There are 3 main things we can do to overcome the unbalanced data (default values are very low in data set).
1. Over-sampling OR Under-sampling
+ You can over-sample the under-represented group (defaults) OR under-sample the over-represented group.
+ Balancing the training-set will improve the accuracy of the group.
+ Over OR Under sampling should ONLY be applied the training_set and NOT the test_set.
2. Changing the prior probabilities in the rpart function
+ By default, the prior probabilities of default_vs_non-default are set equal to the proportions in the training_set.
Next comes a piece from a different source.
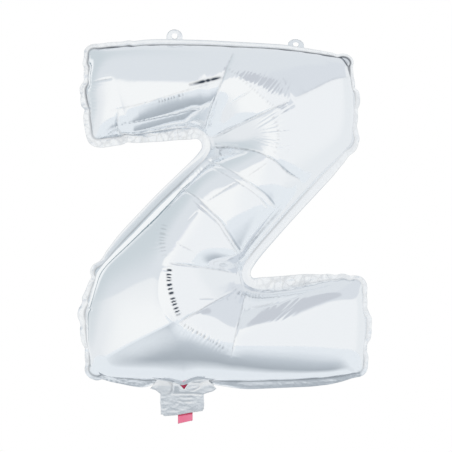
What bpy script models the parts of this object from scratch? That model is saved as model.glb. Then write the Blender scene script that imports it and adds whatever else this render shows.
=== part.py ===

By making the prior probabilities for “default” bigger, you can trick R into attaching more importance to “defaults” leading to a better decision tree.
3. Include a Loss Matrix using rpart function
+ In this Loss Matrix, different costs can be associated with a misclassification of a “default” as a “non-default” versus the misclassification of a “non-default” as a “default”.
+ By increasing the misclassification costs of the former, more attention is given to the correct classification of “default” improving the quality of the decision tree.
The techniques should ALWAYS be validated so we can decide on the best model.